Table 6 Primary and sensitivity analysis results for an anti-depressant trial

To check the convergence of the MCMC sampling, Fig. 1 shows the diagnostics plots for both the Bayesian MCMC samples for the primary analysis under MAR and the CR analysis. The trace-plots for both parameters show good mixing and stabilization. With the option of THIN=10, the autocorrelation decreases quickly. The posterior density curves are estimated well from the 20,000 samples.

Fig. 1
figure 1

Diagnostics plots for Bayesian MCMC under MAR and for Copy Reference Imputation Method

5 Discussions and Remarks

In many clinical trials, missing data might be unavoidable. We have illustrated some applications of Monte-Carlo simulation methods for handling of missing data issues for longitudinal clinical trials. Simulation-based approaches to dealing with missing data can be extremely useful in the conduct of clinical trials; most notably in the design stage to calculate needed sample size and power, as well as in the final analysis stage to conduct sensitivity analyses. We described a method to generate MVN longitudinal data under different assumed MDMs with specified CDRs. As a sensitivity analysis, we applied a \(\updelta \) -adjustment approach to account for the potential difference between the MMRM (typically used as the primary model in clinical trials) and the MI model used to facilitate the tipping point analysis , and to propose an adjustment to the final tipping point calculation. Depending on the number of imputations used, the inferential statistics produced by the MMRM and MI models can differ, due in part to differences in the approximated degrees of freedom . A sufficient number of imputations should be used to reduce this variation. The appropriate number of imputations to be used should be confirmed via simulation by the statistician during the analysis planning stage. We also presented a Bayesian MCMC method for CBI that provides a more appropriate variance estimate than regular multiple imputation.

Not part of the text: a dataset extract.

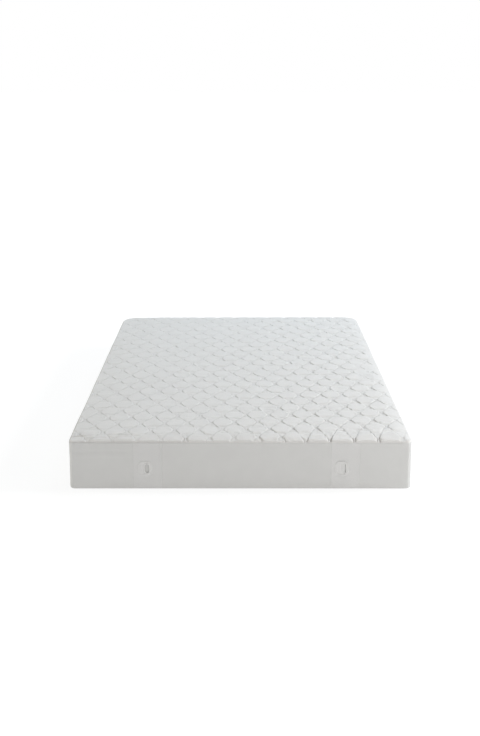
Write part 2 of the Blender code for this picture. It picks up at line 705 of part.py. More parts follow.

The methods presented are only a few applications of simulation methods for missing data issues. Of course, many other simulation-based methods are available that can be used for missing data . For example, we considered only a logistic model for the MDM , noting that other models such as a probit model can also be used. In addition, the missing probabilities defined by the example MDMs depended only on the current time point and/or the next time point. Other MDMs may be defined allowing for the incorporation of additional time points. In the CBI approaches, we considered a Bayesian MCMC approach, although other avenues might also be used such as bootstrapping to obtain the appropriate variance for CBI methods. Although we considered only continuous endpoints, simulation-based methods can also be very useful in dealing with missing data for other types of endpoints such as binary, categorical, or time-to-event data.

One drawback for simulation-based methods is the random variation from the simulations. It is critical to assess the potential variation and/or monitor the convergence. When using simulation-based method for analysis of clinical trials, the analysis plan should pre-specify all the algorithms, software packages, and random seeds for the computation. Naturally, the analysis should use a sufficient number of imputations or replications in order to reduce the random variation. Of course, simulations examine only the statistical properties under the assumptions used in those simulations. Whenever possible, theoretical or analytic methods should be considered over simulations.